O desenho "A Surpreendente Excursão de Zamba" mescla aventura com história para falar de episódios como a Guerra das Malvinas
Em uma viagem pelo tempo até a ditadura, a principal missão é resgatar o amigo das mãos militares e fazer a democracia voltar ao país com a ajuda das “urnas mágicas”. A ficção dá o tom fantasioso à aventura vivida pelo personagem Zamba, mas o roteiro do desenho animado La Asombrosa Excursión de Zamba (A Surpreendente Excursão de Zamba) tem um contexto amargo do passado argentino: o regime militar que vigorou entre 1976 e 1983.
Voltado
para crianças de 6 a 12 anos, a série de animações é uma aposta do canal
estatal argentino Paka Paka para ambientá-las a temas geralmente relegados aos
livros de história nas salas de aula. Além do capítulo sobre a ditadura, entram
no repertório episódios emblemáticos como a Guerra
das Malvinas, no qual um soldado argentino explica ao pequeno Zamba que “há
países que se sentem os reis do mundo” ao se referir à Grã Bretanha.
“Zamba convida
as crianças a fazerem perguntas e refletirem sobre o que veem”, explica Cielo
Salviolo, ex-diretora e atual consultora do canal Paka Paka. “São temas mais
complexos, que não são contestados muito nas escolas, mas que quisemos contar
em um formato mais atrativo e inovador para as crianças”, explica ela sobre a
estética de videogame presente na animação - que até agora possui 14 capítulos.
No episódio
sobre a ditadura, o menino José, cujo apelido é Zamba, tem contato com o
regime militar durante uma excursão à Casa Rosada. Ainda dentro da sede de
governo, seu amigo desaparece e, ao dizer que precisará voltar no tempo para
resgatá-lo, o busto que remete ao classicismo e representa a “República”
explica que a ditadura começou em 1976 com os militares tomando o poder e
“disseminou o terror por todo o País”. Zamba precisará voltar à “época mais
escura” da história argentina para ajudar seu amiguinho, mas sem a “República”

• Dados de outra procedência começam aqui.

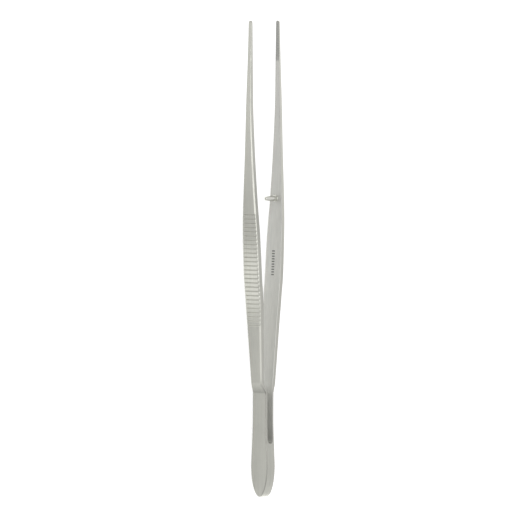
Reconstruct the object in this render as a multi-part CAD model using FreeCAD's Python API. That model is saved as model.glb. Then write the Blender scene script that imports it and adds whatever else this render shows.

por lá para defendê-lo. Depois do contato com os militares – que falam ao
telefone com os EUA para garantir que o “plano de ditadura em toda a América
Latina será um êxito” – Zamba é detido, mas consegue sair vitorioso
com com a ajuda das urnas eleitorais, símbolo das eleições diretas. No
final do episódio, Zamba, seus amigos e até mesmo as “Mães de Maio” celebram o
fim do período repressor.
Regionalismo.
Além de
resgatar passagens da história argentina, o desenhos traz características
comuns a qualquer criança – como o sonho de ser astronauta – e uma série de
elementos regionais. No início de cada capítulo, o protagonista explica que
vive na cidade de Clorinda, na província de Formosa, e que sua comida preferida
é o chipá, cuja massa é semelhante ao nosso pão de queijo. Ele tem como
animal de estimação uma capivara, e na escola interage com outras crianças e com
a professora, que veste o clássico avental branco.
O
projeto, explica Cielo, surgiu pela necessidade do Ministério da Educação em
fazer um desenho pensado para meninos e meninas argentinas. “Temos um problema
comum a todos os países da América Latina. Tínhamos nos canais daqui produções
feitas nos EUA para México, Brasil, Argentina. O ministério resolveu apostar em
uma produção nacional como política de educação e cultura para as nossas
crianças”, conta. O canal funciona desde 2010. Para alcançar a verossimilhança
com o universo argentino, a produção conta com a supervisão de
historiadores e educadores.
Desde
que começou a produzir e distribuir as animações nas escolas públicas do país,
o canal estatal se viu envolto em polêmicas e críticas. Historiadores e
sociólogos acharam precoce tratar determinados temas entre os pequenos. Alguns
condenaram a “versão oficial” contida na animação, feita pela produtora Perro
en la Luna e dirigida por Sebastián Mignona.
Os
produtores rebatem as críticas. “Na verdade, mostramos que é possível contar
uma história de maneira divertida e reflexiva. E isso sempre gerará polêmica”,
avalia Cielo. “Mas o importante é não subestimarmos as crianças e lembrarmos
que elas também são capazes de compreender os processos históricos.”